ロシアによるウクライナへの進行を受けFIFAが「ロシアリーグに所属する外国籍選手・監督は期限内に契約の合意がなければ、一時契約解除になり、他国クラブへ移籍できる」という移籍に関するルールを一時的に改訂した。

しかし、当時のクヴァラツはロシア出国に関する記者のインタビューで出国に関して、慎重な意見を答えた。このことにジョージアの極右派の政治家やメディア関係者、活動家からロシアのウクライナ侵攻に対して肯定的で批判していないと彼を批判した。

このような煽りを与党関係者は野党に対する燃料として利用した。「彼ら野党は、イタリアだけでなく全世界において我が国を代表するクヴァラツケリアに威厳を持って対峙している」と、去年の議会で与党のコバヒゼ委員長は冒頭でこのような挨拶を述べた。委員長は続けて「クヴァラツケリアを攻撃の対象にする者は、クヴァラツケリアより優れた人間になることは決してないだろう」と主張した。

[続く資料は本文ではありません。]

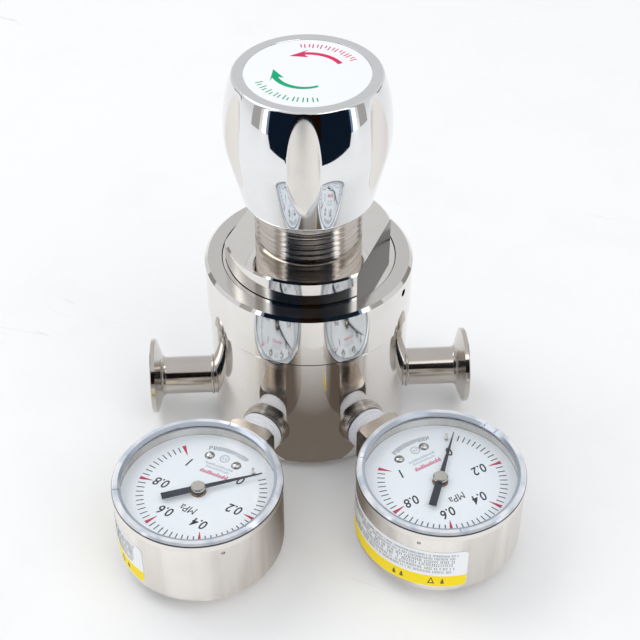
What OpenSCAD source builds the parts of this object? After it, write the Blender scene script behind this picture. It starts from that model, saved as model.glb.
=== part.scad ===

ロシア・ウクライナ戦争は隣国のジョージア人に衝撃を与え、小国ゆえの脆弱性を認識させられた。国内の経済は苦戦しおり、政治的な内紛は悪化するばかり。国民はナポリで活躍するクヴァラツケリアの試合を見ながら90分間テレビに釘付けになるその時間はこれらすべてを忘れることが出来た。

・クヴァラツケリアの政治的利用

クヴァラツケリアがこれだけ活躍し、政治家など権力者が彼の名前を口に出すのだから、クヴァラを用いて政党の選挙活動や政党への勧誘をする事態も発生してしまっている。

元ミラン所属、カハ・カラーゼ氏

元プロサッカー選手でミランでも活躍したトビリシ市長のカハ・カラゼは市政会議で、「より多くの若きクヴァラツケリアを育て、我が国のためにより多くの成功者を生むため、公園やレクリエーション施設の増設、スポーツ施設の建設する用意がある」と述べた。彼の個人的な話やクヴァラに関するコメントは、多くの国民に若い選手が政治活動のために育てられるのではなかと懸念されている。

3.最後に

ここまで、クヴァラツケリアが祖国ジョージアにもたらした恩恵と垣間見えた闇を紹介した。スポーツ界を超えて政治の世界にも影響を与えるクヴァラ。彼の勇士はロシア・ウクライナ情勢で揺らぐ国民に希望を与えている。その一方で、権力者たちの格好の的になっていることもこのnoteを通じて知ってもらいたい。